Does this decision support a level playing field in the marketplace of ideas?
The whole point of the constitutional founders was to keep the marketplace of ideas open to all. Had the Supreme Court drawn a parallel with what actually happens in the marketplace of products and the corresponding promotional budgets among the competing products, they may have reconsidered.
A marketplace of products in terms of promotion is not dissimilar to a marketplace of ideas. Imagine a situation in which corporation X dominates a market with a product A, the sales of which are far ahead of its closest competitors, products B and C. A Corporation Y intends to enter this market with a new product D, which is only marginally different from product A. The marketing manager of corporation Y has to make a decision on the size of a promotional budget to raise the awareness of product D. Every marketing manager knows that the cost of market entry for D will vary immensely depending on whether he/she positions D against either A, B, or C. (In this marketing sense, positioning means investing promotional money to show the difference between D from either A, B, or C). In a large market, the amount of money to position D against A can be so great as to make corporation Y not even try to enter the market, regardless of the validity of product D. (It could, of course, position D against B or C with a reduced budget, but that is not under discussion here.)
The marketplace of ideas, or more specifically, the promotion of ideas in a market, follows the same basic communications logic. Ideas can be ingrained in a population due to culture, history, or political circumstance. To dislodge a commonly held idea among a population requires the promotion of another idea. In today’s world that means money— a lot of it. The point of the above example is to show that an imbalance in the amount of money available can stifle the introduction of another idea. In other words, an imbalance— for whatever reason— in the resources to promote one prevailing idea as opposed to another can be so great as to prevent the dissemination of that idea. Worse, it can discourage even trying, as shown in the marketing instance above. That was never the objective of the First Amendment.
The Supreme Court’s Citizens United v. Federal Election Commission decision actually implied that it was in a conundrum: how to respect the First Amendment while encouraging more political speech and not less. In a certain sense, they sidestepped the inability of the law to disentangle the highly complex situation of the marketplace of ideas today.
Consider, according to the Supreme Court:
“The remedies enacted by law must comply with the First Amendment; and it is our law and tradition that more speech, not less, is the governing rule. An outright ban on corporate political speech during the critical preelection period is not a permissible remedy.” (Emphasis added).
This indirectly implies that the law, in this case the First Amendment, cannot “remedy” campaign financing. The Court simply decided for more speech, regardless of imbalance.

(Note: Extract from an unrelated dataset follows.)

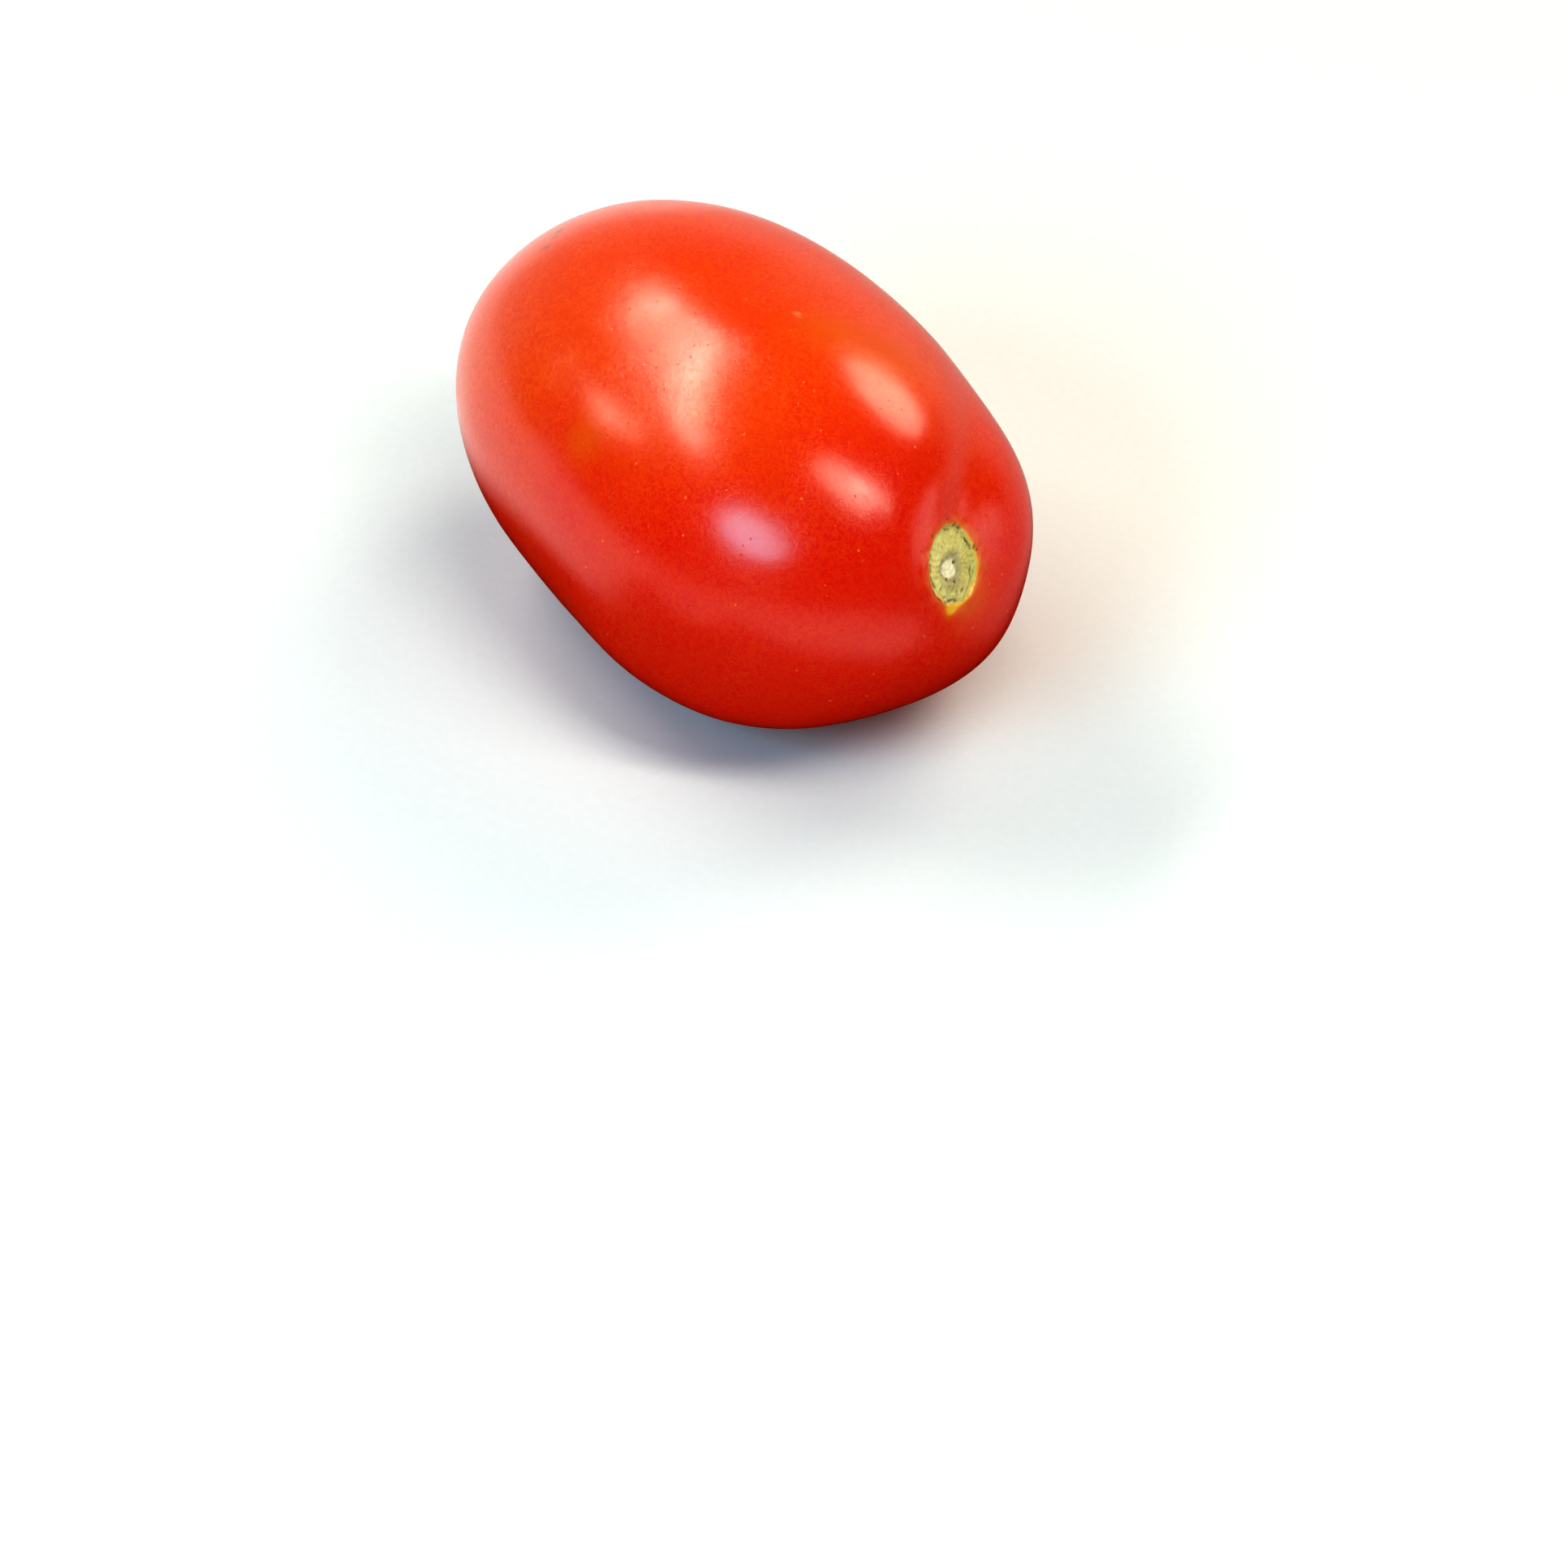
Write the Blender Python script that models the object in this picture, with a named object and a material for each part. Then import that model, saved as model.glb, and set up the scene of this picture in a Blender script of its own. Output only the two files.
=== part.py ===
"""A ripe plum tomato lying on its side, as one closed solid.

The skin, the corky stem scar in its basin, the shoulder lobes, the blossom point and the
small flat spot that the fruit rests on are all parts of the same surface, because they grew
as one piece.

Frame: metres, +Z up. The fruit's length lies along X with the stem end at +X. The origin is
in the middle of the bounding box's underside, on the surface that carries the fruit.
"""

import math

import bpy
import numpy as np

# Body, in metres. The waist is the plane across the thickest part, where the two ends meet.
RADIUS = 0.0240
STEM_LENGTH = 0.0397
POINT_LENGTH = 0.0390
BEND_REACH = 0.0360
BEND_SIDE = -0.0002
BEND_DOWN = 0.0004
WIDENING = 0.041
SLANT_SIDE = 0.052
SLANT_UP = 0.049

# Fullness of each end: 2 is an ellipse, and more is blunter.
STEM_FULLNESS = 2.65
POINT_FULLNESS = 2.41

# Swell of the cross-section: (share of the radius, how many lobes, direction of the first).
BODY_LOBES = (
    (0.074, 2, math.radians(2.5)),
    (0.007, 3, math.radians(194.0)),
)
SHOULDER_LOBES = ((0.025, 3, math.radians(-145.0)),)

# Stem basin and scar. The place is measured sideways and upwards from the fruit's long axis.
SCAR_SIDE = 0.0062
SCAR_UP = 0.0053
SCAR_RADIUS = 0.0039
SCAR_OVAL = 0.11
SCAR_OVAL_DIRECTION = math.radians(114.0)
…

In Montana v. Western Tradition, which upheld the Citizens United Supreme Court decision, Justice Beth Baker opined that it was not in the government’s interest to equalize “the relative ability of individuals and groups to influence the outcome of elections.” In other words, the courts have no interest in taking sides in terms of the amount of money available to promote one idea over another. But these imbalances exist and can exist for decades and thus prevent the openness of the marketplace of ideas. It is our contention— and that of many others— that the Citizens United decision has made such imbalances potentially worse than ever before. Indeed, time has shown that large corporations have enormous resources to stifle, or even tamper with, competing ideas. Cigarette corporations have supplanted legitimate health concerns for decades; chemical companies have postponed the banning of ozone-producing refrigerants; oil conglomerates may be deliberately postponing awareness of the potential gravity of climate change.
Yes, the Supreme Court is consistent with the First Amendment. But in this instance the Court sidestepped the fact that more speech can also mean less speech when opposing sides are grossly imbalanced in terms of their financing. Restrictions like source disclosure of campaign financing, or the lack of coordination between campaigns supporting a candidate and so-called PACs supporting the positions of the same candidate, do nothing to redress this imbalance when it occurs. Therefore, the Supreme Court’s decision in the case of Citizens United v. Federal Election Commission has failed to safeguard a level playing field in the marketplace of ideas. In fact, one could argue that it has exacerbated the already dominant position of corporations in the marketplace of ideas today.